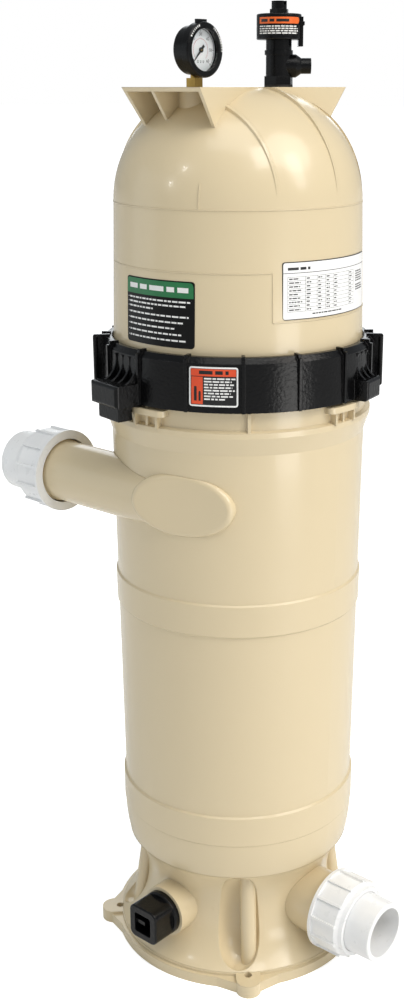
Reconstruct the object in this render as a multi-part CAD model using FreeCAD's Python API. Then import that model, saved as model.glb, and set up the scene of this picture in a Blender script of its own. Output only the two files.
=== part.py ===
import FreeCAD
import Part
import math
import os

from FreeCAD import Vector as V

# Cartridge filter housing for a pool: a moulded tank, a domed lid held by a
# turning lock ring, a pleated cartridge inside, two pipe unions, a drain plug,
# a pressure gauge and an air relief valve.
#
# Frame (mm): origin at the centre of the base, on the tank axis, +Z up.
# +X is the outlet side, -X the inlet side and -Y the drain side.

# ---- tank wall --------------------------------------------------------------
WALL = 6.5                     # wall of the moulded tank and lid
TANK_LOW_Z = 245.0             # the wall tapers between these two heights
TANK_LOW_R = 142.0
TANK_HIGH_Z = 665.0
TANK_HIGH_R = 146.5
BAND_R = 144.2                 # lower raised band
BAND_LOW_Z = 186.0
BAND_STEP = 0.9                # the bowl starts this far inside the lower band
BAND_TOP_Z = 225.0
MID_BAND_LOW_Z = 453.0         # upper raised band
MID_BAND_TOP_Z = 493.0
MID_BAND_RISE = 2.0
BOWL_CENTRE_R = 96.0           # knuckle of the bowl, an elliptical quarter
BOWL_DEPTH = 100.0
BOWL_END_Z = 141.0             # crease where the bowl meets the waist of the skirt
FLOOR_Z = 140.0                # inner floor
UNDERSIDE_Z = 131.0

# ---- base -------------------------------------------------------------------
FLANGE_R = 157.0
FLANGE_T = 13.0
WAIST_R = 117.0                # narrowest part of the skirt, at the waist height
WAIST_Z = 84.7
WAIST_ARC_R = 84.4             # radius of the skirt's concave side
SKIRT_FOOT_Z = 17.0
SKIRT_WALL = 6.0
LUG_ANGLES = (45.0, 135.0, 225.0, 315.0)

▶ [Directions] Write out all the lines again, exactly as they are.

▶ [Answer to this problem]
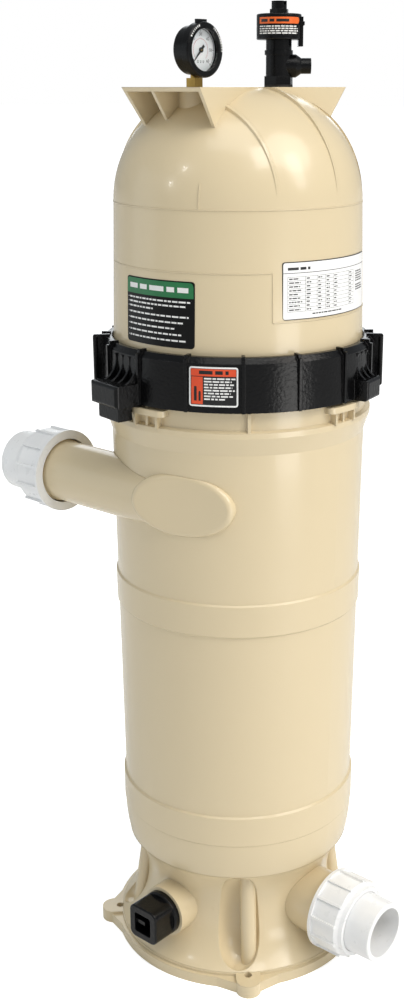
Reconstruct the object in this render as a multi-part CAD model using FreeCAD's Python API. Then import that model, saved as model.glb, and set up the scene of this picture in a Blender script of its own. Output only the two files.
=== part.py ===
import FreeCAD
import Part
import math
import os

from FreeCAD import Vector as V

# Cartridge filter housing for a pool: a moulded tank, a domed lid held by a
# turning lock ring, a pleated cartridge inside, two pipe unions, a drain plug,
# a pressure gauge and an air relief valve.
#
# Frame (mm): origin at the centre of the base, on the tank axis, +Z up.
# +X is the outlet side, -X the inlet side and -Y the drain side.

# ---- tank wall --------------------------------------------------------------
WALL = 6.5                     # wall of the moulded tank and lid
TANK_LOW_Z = 245.0             # the wall tapers between these two heights
TANK_LOW_R = 142.0
TANK_HIGH_Z = 665.0
TANK_HIGH_R = 146.5
BAND_R = 144.2                 # lower raised band
BAND_LOW_Z = 186.0
BAND_STEP = 0.9                # the bowl starts this far inside the lower band
BAND_TOP_Z = 225.0
MID_BAND_LOW_Z = 453.0         # upper raised band
MID_BAND_TOP_Z = 493.0
MID_BAND_RISE = 2.0
BOWL_CENTRE_R = 96.0           # knuckle of the bowl, an elliptical quarter
BOWL_DEPTH = 100.0
BOWL_END_Z = 141.0             # crease where the bowl meets the waist of the skirt
FLOOR_Z = 140.0                # inner floor
UNDERSIDE_Z = 131.0

# ---- base -------------------------------------------------------------------
FLANGE_R = 157.0
FLANGE_T = 13.0
WAIST_R = 117.0                # narrowest part of the skirt, at the waist height
WAIST_Z = 84.7
WAIST_ARC_R = 84.4             # radius of the skirt's concave side
SKIRT_FOOT_Z = 17.0
SKIRT_WALL = 6.0
LUG_ANGLES = (45.0, 135.0, 225.0, 315.0)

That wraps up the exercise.